Nvidia’s share price reacted positively, with part of that bounce coming from a headline-grabbing deal to sell GPUs to Saudi Arabia. Further momentum came from the softer rhetoric toward China on tariffs. But the biggest shift may have come from something less visible, the disappearance of a coherent US AI export strategy. From a US perspective it’s no longer clear what will govern the international flow of AI capabilities. The original diffusion rule had been designed to slow down open-ended proliferation, especially to countries that might re-export technology to adversaries. It aimed to keep advanced training and inference within a tight circle of allies. Now, there’s no clear replacement in sight. China hawks worry unrestricted GPU sales could create backdoor channels to Chinese firms.

As President Trump toured the Middle East, Saudi Arabia and the UAE have emerged as major beneficiaries. Both are planning megaprojects involving tens of millions of Nvidia’s new chips. G42, the Emirati AI firm, will anchor a planned 5GW AI compute hub in Abu Dhabi, leveraging over 2 million of Nvidia’s GB200 chips. The UAE’s close ties to Chinese AI labs have already raised concerns in Washington, but these latest deals seem to ignore such risks in favour of commercial wins for US exporters, celebrated by Trump’s AI czar David Sacks. India too is celebrating. Local cloud firms had feared their AI expansion would stall if US chip supply were constrained. The rollback removes that barrier, at least for now, with a likely focus in future on bilateral deals.
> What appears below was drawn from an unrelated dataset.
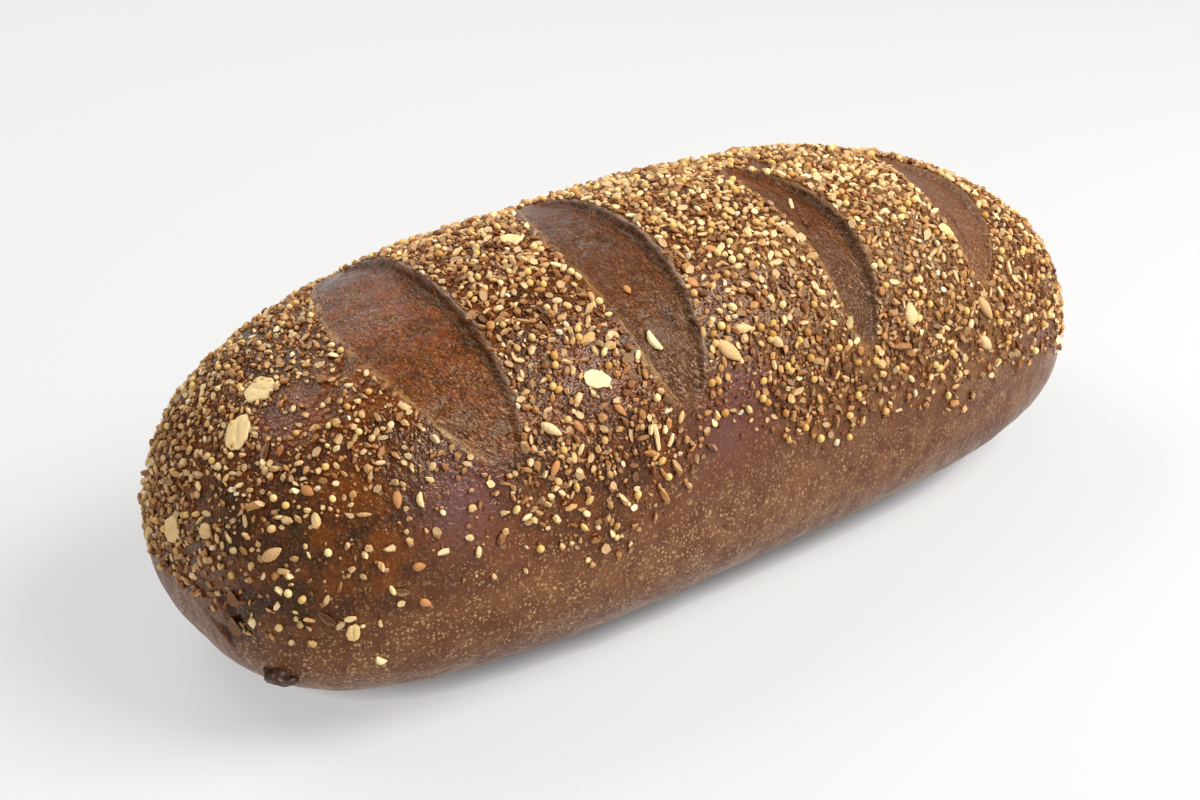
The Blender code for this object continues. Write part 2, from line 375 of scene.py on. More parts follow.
def topping_edge(x):
    """The angles where the topping ends on the front and on the back of the loaf."""
    station = 2 * x / LENGTH
    spread = 22 * abs(station) ** 8
    bay = 15 * math.exp(-(((x + 0.010) / 0.020) ** 2))
    front = 75 + 3 * math.sin(14 * station + 1) + spread - bay
    back = -74 - 4 * math.sin(11 * station + 2) - spread
    return math.radians(front), math.radians(back)


def topping_share(x, angle):
    """How thick the topping lies at a place, 0 to 1, before the scores are left out."""
    front, back = topping_edge(x)
    fade = math.radians(26)
    return smooth_step(0.5 + (front - angle) / fade) * smooth_step(0.5 + (angle - back) / fade)


def cover_at(x, angle):
    """How thick grains lie at a place: none in the scores, and patchy where the dough was dry."""
    share = topping_share(x, angle)
    if share <= 0:
        return 0.0
    score, along, left, right = nearest_score(x, angle)
    if -0.01 < along < 1.01 and left - 0.0004 < x < right + 0.0001:
        return 0.0
    patch = 0.8 * noise.noise(Vector((x * 40, angle * 2.6, 4.0)))
    patch += 0.6 * noise.noise(Vector((x * 110, angle * 7.0, 8.0)))
    degrees = math.degrees(angle)
    near_end = smooth_step((-x - 0.060) / 0.05) * (0.45 + 0.55 * smooth_step((degrees + 5) / 40))
    low_front = smooth_step((degrees - 32) / 30) * smooth_step((-x - 0.002) / 0.03)
    return share * (1.0 - 0.46 * near_end - 0.40 * low_front) * smooth_step(0.92 + 0.95 * patch)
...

Large US model providers now have freer rein to select overseas training locations, data partnerships, and hardware deployments, although they face ongoing uncertainty about where future lines might be redrawn. This also coincides with domestic deregulation efforts, as House Republicans have inserted provisions into the latest budget bill that would prohibit states and local governments from regulating AI systems for a decade, effectively nullifying existing state-level protections in New York and California. The sweeping measure, which covers everything from facial recognition to algorithmic decision-making in housing and employment, reflects the Trump administration’s broader agenda of removing perceived impediments to AI development at both international and domestic levels.

Investors, meanwhile, are treating the current free-for-all as a bullish signal. But the lesson of the past year is that chip exports, and AI growth forecasts, are now hostage to politics. As we covered several weeks ago Nvidia’s share price was hit after new restrictions came to light. This week, a presidential delegation to the Middle East sent it soaring again. What this means in practice is that we are no longer seeing deliberate shaping of the diffusion frontier.

Takeaways: The Biden AI diffusion rule is effectively dead. A replacement has yet to be proposed, leaving export policy somewhat directionless and unpredictable. We can expect short-term investor optimism but growing long-term risks for firms depending on policy clarity and global compliance. For countries previously consigned to “tier two” US AI access, the gates are now wide open, but for how long?